[Task] Copy out all the data, word for word.
....
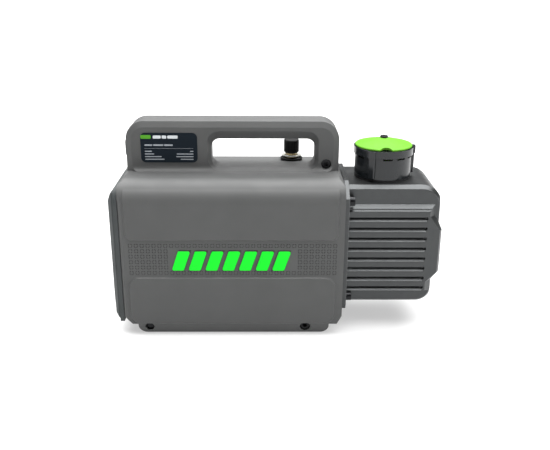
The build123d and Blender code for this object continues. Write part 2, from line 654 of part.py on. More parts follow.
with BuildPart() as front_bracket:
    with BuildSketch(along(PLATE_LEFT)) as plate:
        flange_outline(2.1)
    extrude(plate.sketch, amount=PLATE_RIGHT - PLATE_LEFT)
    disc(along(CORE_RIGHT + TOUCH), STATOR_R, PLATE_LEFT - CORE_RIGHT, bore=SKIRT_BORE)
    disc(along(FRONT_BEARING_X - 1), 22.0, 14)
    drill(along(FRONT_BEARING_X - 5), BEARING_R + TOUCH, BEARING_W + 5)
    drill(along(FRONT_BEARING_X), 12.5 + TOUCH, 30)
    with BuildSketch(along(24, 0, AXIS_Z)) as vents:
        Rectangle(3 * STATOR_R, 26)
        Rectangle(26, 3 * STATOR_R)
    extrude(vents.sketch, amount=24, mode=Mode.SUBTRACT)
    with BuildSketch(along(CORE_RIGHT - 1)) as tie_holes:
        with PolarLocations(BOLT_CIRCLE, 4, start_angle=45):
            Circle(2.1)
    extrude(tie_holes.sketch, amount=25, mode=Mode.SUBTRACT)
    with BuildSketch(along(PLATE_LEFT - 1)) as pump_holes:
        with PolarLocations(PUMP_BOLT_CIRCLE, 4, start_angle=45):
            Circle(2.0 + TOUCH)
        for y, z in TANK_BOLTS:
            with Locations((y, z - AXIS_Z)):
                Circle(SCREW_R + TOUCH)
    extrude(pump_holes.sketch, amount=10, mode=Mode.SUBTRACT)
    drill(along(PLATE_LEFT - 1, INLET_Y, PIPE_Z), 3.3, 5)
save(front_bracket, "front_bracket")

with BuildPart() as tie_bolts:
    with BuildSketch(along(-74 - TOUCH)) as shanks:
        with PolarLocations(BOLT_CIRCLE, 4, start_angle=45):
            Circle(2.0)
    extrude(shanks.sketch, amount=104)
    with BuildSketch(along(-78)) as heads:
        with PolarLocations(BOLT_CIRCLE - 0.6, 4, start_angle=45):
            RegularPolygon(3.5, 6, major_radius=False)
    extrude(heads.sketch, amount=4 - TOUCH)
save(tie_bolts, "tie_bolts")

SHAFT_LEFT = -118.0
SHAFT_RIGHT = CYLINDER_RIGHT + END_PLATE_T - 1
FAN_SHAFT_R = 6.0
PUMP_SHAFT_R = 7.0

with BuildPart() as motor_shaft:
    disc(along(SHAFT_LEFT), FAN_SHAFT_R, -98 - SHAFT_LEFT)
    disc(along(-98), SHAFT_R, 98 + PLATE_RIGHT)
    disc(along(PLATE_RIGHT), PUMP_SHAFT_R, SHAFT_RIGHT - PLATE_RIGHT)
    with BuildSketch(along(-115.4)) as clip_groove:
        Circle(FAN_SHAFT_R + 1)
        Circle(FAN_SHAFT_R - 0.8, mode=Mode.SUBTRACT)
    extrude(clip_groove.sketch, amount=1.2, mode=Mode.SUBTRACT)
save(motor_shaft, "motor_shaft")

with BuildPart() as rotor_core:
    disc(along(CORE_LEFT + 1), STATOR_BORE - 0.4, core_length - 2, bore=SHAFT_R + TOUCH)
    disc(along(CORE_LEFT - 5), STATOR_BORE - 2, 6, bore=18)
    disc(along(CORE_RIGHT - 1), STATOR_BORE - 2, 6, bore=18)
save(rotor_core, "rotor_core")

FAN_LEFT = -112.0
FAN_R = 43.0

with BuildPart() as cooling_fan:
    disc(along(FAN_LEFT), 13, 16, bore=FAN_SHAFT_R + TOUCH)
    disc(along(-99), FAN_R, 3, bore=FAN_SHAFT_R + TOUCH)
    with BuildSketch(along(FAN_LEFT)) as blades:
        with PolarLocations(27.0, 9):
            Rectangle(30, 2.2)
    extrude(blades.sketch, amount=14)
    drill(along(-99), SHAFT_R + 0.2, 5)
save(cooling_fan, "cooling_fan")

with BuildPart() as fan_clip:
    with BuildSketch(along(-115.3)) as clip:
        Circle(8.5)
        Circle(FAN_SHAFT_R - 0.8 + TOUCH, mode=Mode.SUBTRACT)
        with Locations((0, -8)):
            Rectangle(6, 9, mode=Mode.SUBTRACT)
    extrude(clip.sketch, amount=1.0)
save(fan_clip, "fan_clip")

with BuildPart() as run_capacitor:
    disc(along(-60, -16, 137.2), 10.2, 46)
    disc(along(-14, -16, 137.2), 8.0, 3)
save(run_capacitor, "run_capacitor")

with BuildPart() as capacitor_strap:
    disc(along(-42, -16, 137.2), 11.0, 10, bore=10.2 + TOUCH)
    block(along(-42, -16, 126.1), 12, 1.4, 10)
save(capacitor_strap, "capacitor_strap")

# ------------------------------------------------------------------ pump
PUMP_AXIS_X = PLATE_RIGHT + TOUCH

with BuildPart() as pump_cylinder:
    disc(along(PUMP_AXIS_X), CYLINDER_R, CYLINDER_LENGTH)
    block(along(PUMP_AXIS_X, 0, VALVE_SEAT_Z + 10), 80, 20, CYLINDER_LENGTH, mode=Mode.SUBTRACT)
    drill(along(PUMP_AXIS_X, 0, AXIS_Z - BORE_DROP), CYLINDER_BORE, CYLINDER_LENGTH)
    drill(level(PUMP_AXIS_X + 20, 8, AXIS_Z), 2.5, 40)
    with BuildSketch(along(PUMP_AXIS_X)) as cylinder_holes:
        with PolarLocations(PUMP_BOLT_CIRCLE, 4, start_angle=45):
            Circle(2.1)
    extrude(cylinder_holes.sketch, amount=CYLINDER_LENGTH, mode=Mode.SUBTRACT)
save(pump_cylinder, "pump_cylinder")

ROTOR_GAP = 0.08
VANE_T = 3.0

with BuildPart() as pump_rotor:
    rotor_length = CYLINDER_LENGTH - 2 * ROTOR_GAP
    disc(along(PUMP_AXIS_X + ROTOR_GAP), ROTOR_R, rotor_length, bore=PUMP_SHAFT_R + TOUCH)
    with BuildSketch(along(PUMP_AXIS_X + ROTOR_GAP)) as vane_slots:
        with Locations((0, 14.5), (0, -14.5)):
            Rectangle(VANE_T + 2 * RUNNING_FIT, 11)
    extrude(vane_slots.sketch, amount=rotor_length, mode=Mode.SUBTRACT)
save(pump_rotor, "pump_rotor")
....
[Answer to the problem]
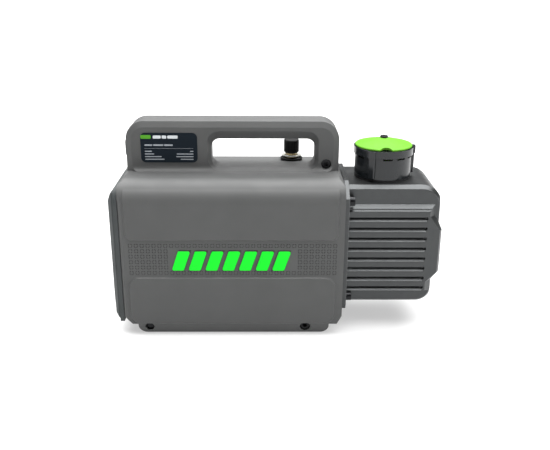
The build123d and Blender code for this object continues. Write part 2, from line 654 of part.py on. More parts follow.
with BuildPart() as front_bracket:
    with BuildSketch(along(PLATE_LEFT)) as plate:
        flange_outline(2.1)
    extrude(plate.sketch, amount=PLATE_RIGHT - PLATE_LEFT)
    disc(along(CORE_RIGHT + TOUCH), STATOR_R, PLATE_LEFT - CORE_RIGHT, bore=SKIRT_BORE)
    disc(along(FRONT_BEARING_X - 1), 22.0, 14)
    drill(along(FRONT_BEARING_X - 5), BEARING_R + TOUCH, BEARING_W + 5)
    drill(along(FRONT_BEARING_X), 12.5 + TOUCH, 30)
    with BuildSketch(along(24, 0, AXIS_Z)) as vents:
        Rectangle(3 * STATOR_R, 26)
        Rectangle(26, 3 * STATOR_R)
    extrude(vents.sketch, amount=24, mode=Mode.SUBTRACT)
    with BuildSketch(along(CORE_RIGHT - 1)) as tie_holes:
        with PolarLocations(BOLT_CIRCLE, 4, start_angle=45):
            Circle(2.1)
    extrude(tie_holes.sketch, amount=25, mode=Mode.SUBTRACT)
    with BuildSketch(along(PLATE_LEFT - 1)) as pump_holes:
        with PolarLocations(PUMP_BOLT_CIRCLE, 4, start_angle=45):
            Circle(2.0 + TOUCH)
        for y, z in TANK_BOLTS:
            with Locations((y, z - AXIS_Z)):
                Circle(SCREW_R + TOUCH)
    extrude(pump_holes.sketch, amount=10, mode=Mode.SUBTRACT)
    drill(along(PLATE_LEFT - 1, INLET_Y, PIPE_Z), 3.3, 5)
save(front_bracket, "front_bracket")

with BuildPart() as tie_bolts:
    with BuildSketch(along(-74 - TOUCH)) as shanks:
        with PolarLocations(BOLT_CIRCLE, 4, start_angle=45):
            Circle(2.0)
    extrude(shanks.sketch, amount=104)
    with BuildSketch(along(-78)) as heads:
        with PolarLocations(BOLT_CIRCLE - 0.6, 4, start_angle=45):
            RegularPolygon(3.5, 6, major_radius=False)
    extrude(heads.sketch, amount=4 - TOUCH)
save(tie_bolts, "tie_bolts")

SHAFT_LEFT = -118.0
SHAFT_RIGHT = CYLINDER_RIGHT + END_PLATE_T - 1
FAN_SHAFT_R = 6.0
PUMP_SHAFT_R = 7.0

with BuildPart() as motor_shaft:
    disc(along(SHAFT_LEFT), FAN_SHAFT_R, -98 - SHAFT_LEFT)
    disc(along(-98), SHAFT_R, 98 + PLATE_RIGHT)
    disc(along(PLATE_RIGHT), PUMP_SHAFT_R, SHAFT_RIGHT - PLATE_RIGHT)
    with BuildSketch(along(-115.4)) as clip_groove:
        Circle(FAN_SHAFT_R + 1)
        Circle(FAN_SHAFT_R - 0.8, mode=Mode.SUBTRACT)
    extrude(clip_groove.sketch, amount=1.2, mode=Mode.SUBTRACT)
save(motor_shaft, "motor_shaft")

with BuildPart() as rotor_core:
    disc(along(CORE_LEFT + 1), STATOR_BORE - 0.4, core_length - 2, bore=SHAFT_R + TOUCH)
    disc(along(CORE_LEFT - 5), STATOR_BORE - 2, 6, bore=18)
    disc(along(CORE_RIGHT - 1), STATOR_BORE - 2, 6, bore=18)
save(rotor_core, "rotor_core")

FAN_LEFT = -112.0
FAN_R = 43.0

with BuildPart() as cooling_fan:
    disc(along(FAN_LEFT), 13, 16, bore=FAN_SHAFT_R + TOUCH)
    disc(along(-99), FAN_R, 3, bore=FAN_SHAFT_R + TOUCH)
    with BuildSketch(along(FAN_LEFT)) as blades:
        with PolarLocations(27.0, 9):
            Rectangle(30, 2.2)
    extrude(blades.sketch, amount=14)
    drill(along(-99), SHAFT_R + 0.2, 5)
save(cooling_fan, "cooling_fan")

with BuildPart() as fan_clip:
    with BuildSketch(along(-115.3)) as clip:
        Circle(8.5)
        Circle(FAN_SHAFT_R - 0.8 + TOUCH, mode=Mode.SUBTRACT)
        with Locations((0, -8)):
            Rectangle(6, 9, mode=Mode.SUBTRACT)
    extrude(clip.sketch, amount=1.0)
save(fan_clip, "fan_clip")

with BuildPart() as run_capacitor:
    disc(along(-60, -16, 137.2), 10.2, 46)
    disc(along(-14, -16, 137.2), 8.0, 3)
save(run_capacitor, "run_capacitor")

with BuildPart() as capacitor_strap:
    disc(along(-42, -16, 137.2), 11.0, 10, bore=10.2 + TOUCH)
    block(along(-42, -16, 126.1), 12, 1.4, 10)
save(capacitor_strap, "capacitor_strap")

# ------------------------------------------------------------------ pump
PUMP_AXIS_X = PLATE_RIGHT + TOUCH

with BuildPart() as pump_cylinder:
    disc(along(PUMP_AXIS_X), CYLINDER_R, CYLINDER_LENGTH)
    block(along(PUMP_AXIS_X, 0, VALVE_SEAT_Z + 10), 80, 20, CYLINDER_LENGTH, mode=Mode.SUBTRACT)
    drill(along(PUMP_AXIS_X, 0, AXIS_Z - BORE_DROP), CYLINDER_BORE, CYLINDER_LENGTH)
    drill(level(PUMP_AXIS_X + 20, 8, AXIS_Z), 2.5, 40)
    with BuildSketch(along(PUMP_AXIS_X)) as cylinder_holes:
        with PolarLocations(PUMP_BOLT_CIRCLE, 4, start_angle=45):
            Circle(2.1)
    extrude(cylinder_holes.sketch, amount=CYLINDER_LENGTH, mode=Mode.SUBTRACT)
save(pump_cylinder, "pump_cylinder")

ROTOR_GAP = 0.08
VANE_T = 3.0

with BuildPart() as pump_rotor:
    rotor_length = CYLINDER_LENGTH - 2 * ROTOR_GAP
    disc(along(PUMP_AXIS_X + ROTOR_GAP), ROTOR_R, rotor_length, bore=PUMP_SHAFT_R + TOUCH)
    with BuildSketch(along(PUMP_AXIS_X + ROTOR_GAP)) as vane_slots:
        with Locations((0, 14.5), (0, -14.5)):
            Rectangle(VANE_T + 2 * RUNNING_FIT, 11)
    extrude(vane_slots.sketch, amount=rotor_length, mode=Mode.SUBTRACT)
save(pump_rotor, "pump_rotor")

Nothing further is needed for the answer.